Our long-running Dark Heresy campaign has deposited our mid-high tier characters naked and unarmed in a pit of despair, deep in the bowels of a steel labyrinth. The ‘facility’ is inhabited by pig-masked psychopathic brutes – operatives of the shady xenos-smuggling ring ‘The Beast House‘.
The campaign called for some low-level scrubs armed with a variety of enslaving equipment. It’s a cliché trope to have your characters wake up missing all their weapons and armour, but I firmly believed that if done well, it could add a fresh new perspective on the game. After consulting with some peers, the trope can work if:
- In medias res – don’t dwell on how they were captured, and definitely don’t play out an unwinnable capture scenario. You’re in a pit, naked, with only rocks and bones, and something wicked is howling down a tunnel towards you. Fight or die. Figure it out later.
- It’s only temporary – assure them their equipment is safe and recoverable. In this case, I seeded some choice equipment from their character sheets among sub-bosses responsible for their capture, and they discovered the rest is in a lockup held by the end-game boss. They’ll get it all back eventually, but for now – improvise.
- Started at the bottom – acquisition of new kit comes quite quickly if you’re cunning. By the end of our second session, every character had some patchwork armour, a useful melee weapon, at least one ranged weapon and a few bits of gear or tools.
So the Beast House operatives needed to be low-level thugs who relied on their charming demeanor and powerful musk to get their way, relying little on complex or deadly weapons and more on tools designed to hurt, entrap, ensnare and enslave.
To the bits box!
Cleaver? I hardly knew ‘er
The squad was assembled overwhelmingly from three main sources – old plastic Bretonnian Man-At-Arms bodies, Frostgrave Crewmen bits and Kolony Feral heads from Pig Iron productions. The bases were made by supergluing some mesh to a 28mm base and some plasticard strips over the top.
Snipping the Man-at-arms bodies off at the waist gave me more possibilities for leg and body swaps. I wanted them to look part butcher, part slaver – a huge hooked cleaver and a cloak made from flayed skin would complete this particularly dashing look.
Kill the beast
No group of beast herders would be complete without whips and torches, and I’m always looking for an excuse to use the lit torch from the Empire flagellants kit. A barbed whip from the dark eldar wyches sprue helped round off this guy.
Changing with the times
This guy was actually assembled almost a year before, originally with a Genestealer Cult head. Looking for something to do with all those Bretonnian bodies I hadn’t used, I toyed with the idea of a Genestealer Cult on a feudal world, but it never really got off the ground.

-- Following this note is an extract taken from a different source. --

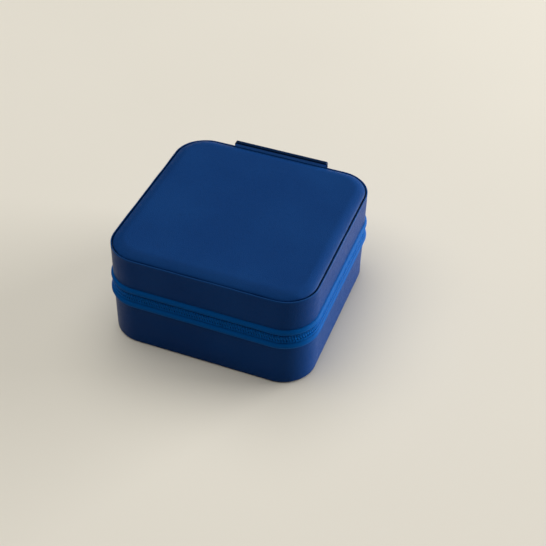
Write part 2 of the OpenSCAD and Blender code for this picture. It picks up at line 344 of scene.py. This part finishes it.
class Nodes:
    """A short way to write a node tree."""

    def __init__(self, name):
        self.material = bpy.data.materials.new(name)
        self.material.use_nodes = True
        self.tree = self.material.node_tree
        self.shader = self.tree.nodes["Principled BSDF"]

    def add(self, kind, inputs=None, **settings):
        node = self.tree.nodes.new("ShaderNode" + kind)
        for key, value in settings.items():
            setattr(node, key, value)
        for key, value in (inputs or {}).items():
            self.feed(node.inputs[key], value)
        return node

    def feed(self, socket, value):
        """Links an output to the socket, or sets a plain value on it."""
        if isinstance(value, bpy.types.NodeSocket):
            self.tree.links.new(value, socket)
        else:
            socket.default_value = value

    def set(self, **values):
        """Feeds the shader's own sockets, named with _ for each space."""
        for key, value in values.items():
            self.feed(self.shader.inputs[key.replace("_", " ")], value)

    def math(self, operation, a, b=0.0):
        return self.add("Math", {0: a, 1: b}, operation=operation).outputs[0]

    def mix(self, share, a, b):
        node = self.add("Mix", {"Factor": share, "A": a, "B": b}, data_type="RGBA")
        return node.outputs["Result"]

    def spread(self, value, low, high, to_low=0.0, to_high=1.0):
        inputs = {"Value": value, "From Min": low, "From Max": high, "To Min": to_low, "To Max": to_high}
        return self.add("MapRange", inputs, clamp=True).outputs["Result"]

    def noise(self, where, size_mm, detail, roughness=0.55):
        inputs = {"Vector": where, "Scale": 1 / (size_mm * MM), "Detail": detail, "Roughness": roughness}
        return self.add("TexNoise", inputs).outputs["Fac"]

    def cells(self, where, size_mm, feature="F1"):
        inputs = {"Vector": where, "Scale": 1 / (size_mm * MM)}
        return self.add("TexVoronoi", inputs, feature=feature).outputs["Distance"]

    def place(self):
        """The point in the object's own space, in metres."""
        return self.add("TexCoord").outputs["Object"]

    def around(self):
        """The surface coordinates kept on the mesh, in millimetres: along, across."""
        vector = self.add("Attribute", attribute_name="around").outputs["Vector"]
        parts = self.add("SeparateXYZ", {0: vector})
        return parts.outputs["X"], parts.outputs["Y"]

    def bump(self, height, depth_mm, strength):
        inputs = {"Height": height, "Distance": depth_mm * MM, "Strength": strength}
        return self.add("Bump", inputs).outputs["Normal"]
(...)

When I was sketching ideas together for the Beast House, a simple headswap was all I needed to give me the inspiration for the rest I had thought about swapping the hands out for something less claw-like, but figured that even the Beast House wouldn’t be that fussed about mutation so long as you were strong, cruel and got the job done.
Packing iron
At some point, the Beast House needed to escalate their efforts to contain the problem the players will inevitably become – that’s when they break out the automatic weapons. I didn’t my players getting their hands on an autogun too early, but they’re too great a staple for any low-life thug kill-squad that I couldn’t resist including them. This guy is also a little better amoured than his co-woerkers, and the bag of bones and body bits on his back keeps him themed with the others.
Crack that whip
Changing up the body parts, this little lady used an Empire flagellant as a base and a pair of dark eldar arms. I wanted a second whipper and that part was easy to source, but the only right arm that fit with the theme was another Dark Eldar one. Cue hacking apart a splinter rifle arm to fit a stub revolver to it. I had a mad plan to keep the stock and have a weird stubby revolver rifle thing and I think it worked quite well.
Add another flayed skin cloak, some severed heads and a pony tail and the freaky look is complete!
Flail forwards
Can’t have slavers without a flail guy! I got a load of random Anvil bits a while back when they were selling bits bags, one of those bits was a set of running legs. Empire flagellant arms and a Neophyte Hybrid autopistol rounds this lad off nicely, with a miscellaneous shoulder pad to hide a particularly ugly join.
Polearm to meet you
The Man-at-arms sprue has lots of exciting-looking polearms with various hooky bits for pulling knights off their horses, or in this case enslaving alien beasts, but I wasn’t enthusiastic about the pose they come in. A quick root round found a set of Empire cannon-loader arms – replace the wadding with the end of a billhook and we’re away! One of the simpler conversions but I think it really adds to the overall feel that these guys regularly tackle stuff bigger and stronger than them as a day job.
Overall I’m very pleased with how the squad came out, and I’ll inevitably be adding to them as the campaign unfolds. They definitely need some kind of leadership or tame beasts, and with the release of the new Necromunda Book of Judgement, there are a WHOLE load of options for using these guys as criminal allies too. It’s never been a better day to be a slaver!